The main selling point is the included custom monoblock, but the board itself has a lot going for it. First, there are plenty of storage options between the four M.2 sockets and eight SATA ports. Although there is some lane sharing among the ports and slots, I don’t imagine many users find this area lacking. On top of that, the board has flagship-class Realtek audio, included Wi-Fi 6E and 2.5 GbE, and solid VRMs to support even those most power-hungry Ryzen processors. As we saw from all of the charts, performance is right where it needs to be. In all, there’s a lot to love about this board, especially if you’re looking to add custom water cooling.
As far as complaints go, about the only one is price. At $549.99, it’s expensive for what amounts to a mid-range board. But that said, you’re not going to find a custom-made monoblock and quality motherboard for less. In fact, any X570 boards that include a water block are at the $1000 mark or more. The good news is that if you like what the board offers but don’t need custom cooling, you can buy the MSI MPG X570S Carbon MAX WIFI for $339.99, which is quite reasonable. The only other item I’d like to see on this board is a 20 Gbps USB port (USB 3.2 Gen 2x2).
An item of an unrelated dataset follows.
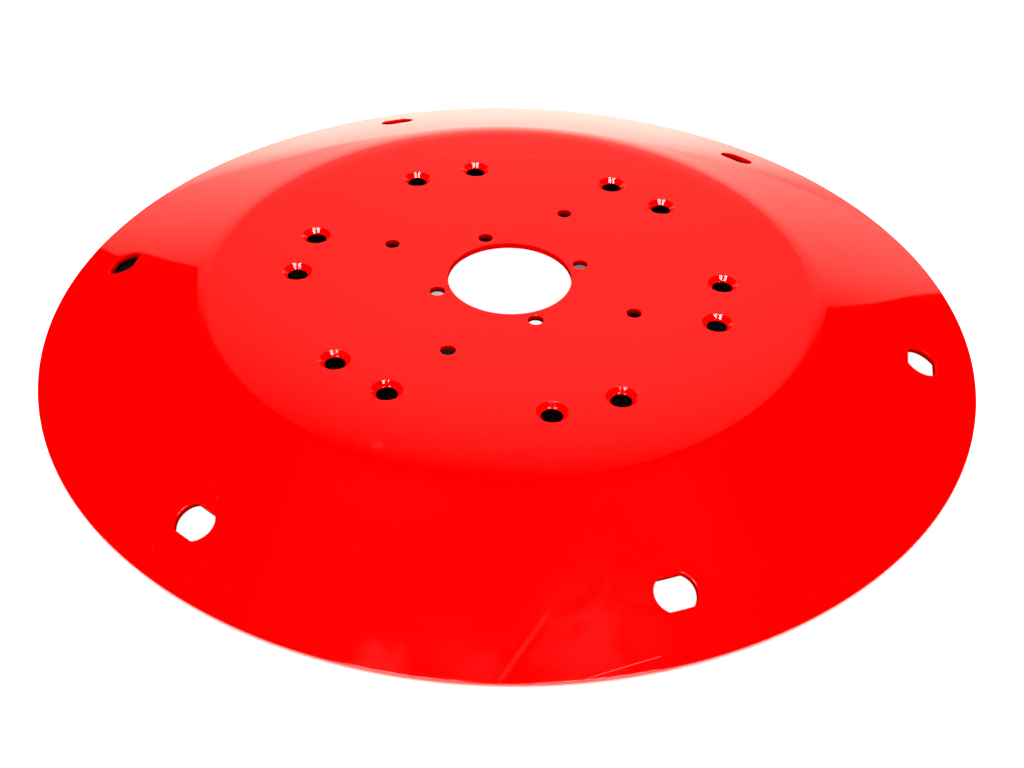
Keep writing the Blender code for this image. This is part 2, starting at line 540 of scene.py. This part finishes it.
def blend(tree, factor, first, second):
    """A colour between these two."""
    made = node(tree, "ShaderNodeMix", {"Factor": factor}, data_type="RGBA")
    for name, value in (("A", first), ("B", second)):
        socket = next(s for s in made.inputs if s.name == name and s.type == "RGBA")
        if isinstance(value, bpy.types.NodeSocket):
            tree.links.new(value, socket)
        else:
            socket.default_value = (*value, 1)
    return next(s for s in made.outputs if s.type == "RGBA")


def line_mark(tree, plan, mark):
    """A faint straight mark, given as in SCRATCHES. Plan is the place seen from above, in millimetres."""
    start, end = Vector((*mark[0:2], 0)), Vector((*mark[2:4], 0))
    half_width, strength = mark[4:]
    half_length = (end - start).length / 2
    along = (end - start).normalized()
    middle = (start + end) / 2
    local = node(tree, "ShaderNodeVectorMath", {0: plan, 1: middle}, operation="SUBTRACT").outputs[0]
    distances = []
    for direction in (along, Vector((-along.y, along.x, 0))):
        product = node(tree, "ShaderNodeVectorMath", {0: local, 1: direction}, operation="DOT_PRODUCT")
        distances.append(calc(tree, "ABSOLUTE", product.outputs["Value"]))
    past_end = calc(tree, "MAXIMUM", calc(tree, "SUBTRACT", distances[0], half_length), 0.0)
    gap = calc(tree, "MULTIPLY_ADD", past_end, SCRATCH_TAPER, distances[1])
    return ramp(tree, gap, half_width * 0.6, half_width * 1.3, strength, 0)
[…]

Wrapping things up, the MSI and EKWB relationship brings some much-appreciated collaboration to motherboards, particularly for the price. Instead of the typical focus on halo-type (read: ultra-expensive) products, it brings custom monoblock water cooling to a more reasonable price point (keep an eye out for Z690 Carbon EK X review). The board itself has almost all of the features you’d expect with the latest AMD enthusiast chipset, outside of a 20 Gbps USB port. If you’re looking to get into water cooling and don’t want the hassle of finding a custom block, the MSI X570S Carbon EK X is a great choice. And if you’re not watercooling, the Carbon MAX WIFI it’s based on is another great option at a lower price.